All times are local (unless otherwise noted)


An earthquake swarm [W] of Oshima Island, accompanied by subterranean rumbling, began in late October and was continuing in mid-November (table 1). Similar earthquake swarms occurred in January 1972 and November 1973. Ten minor explosive eruptions have occurred at Oshima since 1962, the latest [in 1974].

Table 1. Number of felt and recorded earthquakes at Oshima, 30 October-17 November 1977. [JMA replaced the data in the original table.]
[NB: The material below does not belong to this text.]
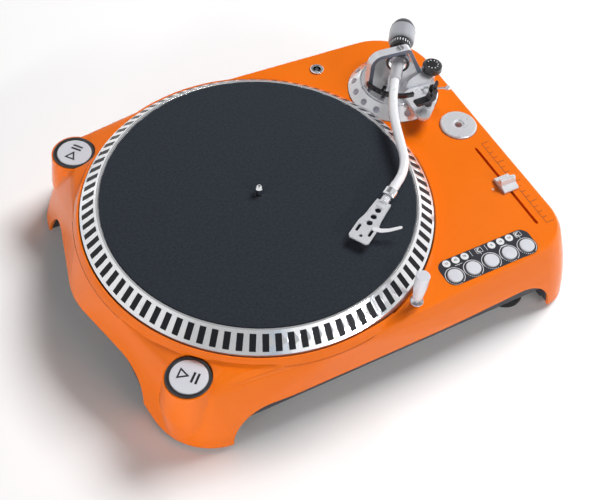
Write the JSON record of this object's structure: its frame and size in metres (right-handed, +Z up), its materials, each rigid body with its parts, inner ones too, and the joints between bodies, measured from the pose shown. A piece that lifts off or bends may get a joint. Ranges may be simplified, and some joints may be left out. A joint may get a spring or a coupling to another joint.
{
  "type": "dj turntable",
  "caption": "Direct-drive DJ turntable on four arched legs with an S-shaped tonearm, strobe-edged platter, felt slipmat, start buttons at two corners and a pitch fader.",
  "frame": {"origin": "under the middle of the base, on the surface it stands on", "axes": "+X right as the user faces it, +Y towards the rear, +Z up"},
  "size_m": [0.4544, 0.3598, 0.1421],
  "materials": {
    "orange_shell": "high-gloss lacquered",
    "dark_plastic": "fine texture",
    "black_plastic": "satin gloss",
    "rubber": "matte",
    "screw_steel": "blackened",
    "platter_aluminium": "polished, turned",
    "strobe_black": "satin",
    "magnet": "sintered",
    "spindle_steel": "polished",
    "felt": "felt",
    "board": "solder mask",
    "bearing_brass": "turned",
    "white_plastic": "pearl gloss",
    "panel_grey": "satin",
    "bright_metal": "polished",
    "satin_metal": "satin",
    "tube_silver": "pearl silver",
    "weight_grey": "satin",
    "contact_gold": "plated"
  },
  "bodies": {
    "housing": {"top_housing": "orange_shell", "bottom_cover": "dark_plastic", "cover_screws": "screw_steel", "rubber_feet": "rubber", "motor_stator": "board", "spindle_bearing": "bearing_brass", "front_start_bezel": "black_plastic", "rear_start_bezel": "black_plastic", "control_panel": "panel_grey", "indicator_lenses": "white_plastic", "fader_unit": "dark_plastic", "lamp_socket": "bright_metal", "headshell_socket": "bright_metal", "arm_base": "satin_metal", "main_board": "board", "transformer": "dark_plastic", "rear_panel": "black_plastic", "line_terminals": "contact_gold", "mains_inlet": "black_plastic", "usb_socket": "bright_metal", "power_switch": "black_plastic", "line_switch": "black_plastic"},
    "platter": {"platter": "platter_aluminium", "strobe_marks": "strobe_black", "rotor_magnet": "magnet", "spindle": "spindle_steel"},
    "slipmat": {"slipmat": "felt"},
    "front_start_cap": {"front_start_cap": "white_plastic"},
    "rear_start_cap": {"rear_start_cap": "white_plastic"},
    "panel_key_1": {"panel_key_1": "white_plastic"},
    "panel_key_2": {"panel_key_2": "white_plastic"},
    "panel_key_3": {"panel_key_3": "white_plastic"},
    "panel_key_4": {"panel_key_4": "white_plastic"},
    "panel_key_5": {"panel_key_5": "white_plastic"},
    "fader_knob": {"fader_knob": "bright_metal"},
    "target_lamp": {"target_lamp": "satin_metal"},
    "record_adaptor": {"record_adaptor": "bright_metal"},
    "height_ring": {"height_ring": "bright_metal"},
    "platform": {"arm_platform": "bright_metal", "pivot_yoke": "satin_metal", "pivot_screw": "bright_metal", "arm_bracket": "bright_metal", "arm_rest": "black_plastic"},
    "gimbal": {"gimbal_ring": "bright_metal"},
    "arm": {"arm_hub": "satin_metal", "arm_tube": "tube_silver", "headshell": "satin_metal", "finger_lift": "bright_metal", "weight_shaft": "spindle_steel"},
    "locking_collar": {"locking_collar": "bright_metal"},
    "weight_sleeve": {"weight_sleeve": "black_plastic"},
    "balance_dial": {"balance_dial": "black_plastic"},
    "counterweight": {"counterweight": "weight_grey", "weight_cap": "black_plastic"},
    "antiskate_knob": {"antiskate_knob": "black_plastic"},
    "cue_lever": {"cue_lever": "bright_metal"},
    "cue_lifter": {"cue_lifter": "black_plastic"},
    "rest_clamp": {"rest_clamp": "black_plastic"},
    "power_rocker": {"power_rocker": "black_plastic"},
    "line_slider": {"line_slider": "white_plastic"}
  },
  "joints": [
    {"name": "platter_spin", "type": "hinge", "parent": "housing", "child": "platter", "pos_m": [-0.04075, -0.003, 0.105], "axis": [0, 0, 1], "continuous": true},
    {"name": "slipmat_slip", "type": "hinge", "parent": "platter", "child": "slipmat", "pos_m": [-0.04075, -0.003, 0.105], "axis": [0, 0, 1], "continuous": true},
    {"name": "front_start_press", "type": "slide", "parent": "housing", "child": "front_start_cap", "axis": [0, 0, -1], "range_m": [0, 0.0015], "stiffness_N_per_m": 300, "springref_m": -0.002},
    {"name": "rear_start_press", "type": "slide", "parent": "housing", "child": "rear_start_cap", "axis": [0, 0, -1], "range_m": [0, 0.0015], "stiffness_N_per_m": 300, "springref_m": -0.002},
    {"name": "panel_key_1_press", "type": "slide", "parent": "housing", "child": "panel_key_1", "axis": [0, 0, -1], "range_m": [0, 0.001], "stiffness_N_per_m": 200, "springref_m": -0.001},
    {"name": "panel_key_2_press", "type": "slide", "parent": "housing", "child": "panel_key_2", "axis": [0, 0, -1], "range_m": [0, 0.001], "stiffness_N_per_m": 200, "springref_m": -0.001},
    {"name": "panel_key_3_press", "type": "slide", "parent": "housing", "child": "panel_key_3", "axis": [0, 0, -1], "range_m": [0, 0.001], "stiffness_N_per_m": 200, "springref_m": -0.001},
    {"name": "panel_key_4_press", "type": "slide", "parent": "housing", "child": "panel_key_4", "axis": [0, 0, -1], "range_m": [0, 0.001], "stiffness_N_per_m": 200, "springref_m": -0.001},
    {"name": "panel_key_5_press", "type": "slide", "parent": "housing", "child": "panel_key_5", "axis": [0, 0, -1], "range_m": [0, 0.001], "stiffness_N_per_m": 200, "springref_m": -0.001},
    {"name": "pitch_slide", "type": "slide", "parent": "housing", "child": "fader_knob", "axis": [0, 1, 0], "range_m": [-0.048, 0.048]},
    {"name": "lamp_push", "type": "slide", "parent": "housing", "child": "target_lamp", "axis": [0, 0, -1], "range_m": [0, 0.0035]},
    {"name": "adaptor_lift", "type": "slide", "parent": "housing", "child": "record_adaptor", "axis": [0, 0, 1], "range_m": [0, 0.02]},
    {"name": "height_turn", "type": "hinge", "parent": "housing", "child": "height_ring", "pos_m": [0.15773, 0.08003, 0.085], "axis": [0, 0, 1], "range_deg": [0, 300]},
    {"name": "platform_lift", "type": "slide", "parent": "housing", "child": "platform", "axis": [0, 0, 1], "range_m": [0, 0.006]},
    {"name": "arm_swing", "type": "hinge", "parent": "platform", "child": "gimbal", "pos_m": [0.15773, 0.08003, 0.1235], "axis": [0, 0, 1], "range_deg": [-15, 38.5]},
    {"name": "arm_dip", "type": "hinge", "parent": "gimbal", "child": "arm", "pos_m": [0.15773, 0.08003, 0.1235], "axis": [0.7986, -0.6018, 0], "range_deg": [-10, 1.3]},
    {"name": "collar_turn", "type": "hinge", "parent": "arm", "child": "locking_collar", "pos_m": [0.06113, -0.06476, 0.11622], "axis": [-0.8476, -0.5293, -0.0391], "range_deg": [0, 60]},
    {"name": "weight_slide", "type": "slide", "parent": "arm", "child": "weight_sleeve", "axis": [0.6013, 0.7979, 0.0419], "range_m": [-0.00201, 0.00801]},
    {"name": "weight_turn", "type": "hinge", "parent": "weight_sleeve", "child": "counterweight", "pos_m": [0.17397, 0.10157, 0.12463], "axis": [0.6013, 0.7979, 0.0419], "range_deg": [-360, 1440]},
    {"name": "dial_turn", "type": "hinge", "parent": "weight_sleeve", "child": "balance_dial", "pos_m": [0.17397, 0.10157, 0.12463], "axis": [0.6013, 0.7979, 0.0419], "continuous": true},
    {"name": "antiskate_turn", "type": "hinge", "parent": "platform", "child": "antiskate_knob", "pos_m": [0.19603, 0.07083, 0.105], "axis": [0, 0, 1], "range_deg": [0, 270]},
    {"name": "cue_turn", "type": "hinge", "parent": "platform", "child": "cue_lever", "pos_m": [0.17823, 0.05003, 0.103], "axis": [-0.454, -0.891, 0], "range_deg": [0, 50]},
    {"name": "lifter_lift", "type": "slide", "parent": "platform", "child": "cue_lifter", "axis": [0, 0, 1], "range_m": [0, 0.0025]},
    {"name": "clamp_turn", "type": "hinge", "parent": "platform", "child": "rest_clamp", "pos_m": [0.16923, 0.03003, 0.1245], "axis": [0, -1, 0], "range_deg": [0, 80]},
    {"name": "power_rock", "type": "hinge", "parent": "housing", "child": "power_rocker", "pos_m": [0.08125, 0.1697, 0.035], "axis": [0, 0, 1], "range_deg": [0, 16]},
    {"name": "line_slide", "type": "slide", "parent": "housing", "child": "line_slider", "axis": [1, 0, 0], "range_m": [0, 0.004]}
  ],
  "couplings": [
    {"joint": "platform_lift", "follows": "height_turn", "m_per_rad": 0.0011459},
    {"joint": "weight_slide", "follows": "weight_turn", "m_per_rad": 0.00031831},
    {"joint": "lifter_lift", "follows": "cue_turn", "m_per_rad": 0.0028648}
  ]
}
Date Felt Earthquakes Recorded Earthquakes
30 Oct 1977 1 79
31 Oct 1977 1 217
04 Nov 1977 3 43
15 Nov 1977 3 86
16 Nov 1977 4 243
17 Nov 1977 3 242

Further Reference. Yamashina, K., and Nakamura, K., 1978, Correlations between tectonic earthquakes and volcanic activity of Izu-Oshima volcano, Japan: JVGR, v. 4, p. 233-250.

Geologic Background. Izu-Oshima volcano in Sagami Bay, east of the Izu Peninsula, is the northernmost of the Izu Islands. The broad, low stratovolcano forms an 11 x 13 km island and was constructed over the remnants of three dissected stratovolcanoes. It is capped by a 4-km-wide caldera with a central cone, Miharayama, that has been the site of numerous historical eruptions. More than 40 cones are located within the caldera and along two parallel rift zones trending NNW-SSE. Although it is a dominantly basaltic volcano, strong explosive activity has occurred at intervals of 100-150 years throughout the past few thousand years. Historical activity dates back to the 7th century CE. A major eruption in 1986 produced spectacular lava fountains up to 1600 m height and a 16-km-high eruption column; more than 12,000 people were evacuated from the island.

Information Contacts: T. Tiba, National Science Museum, Tokyo.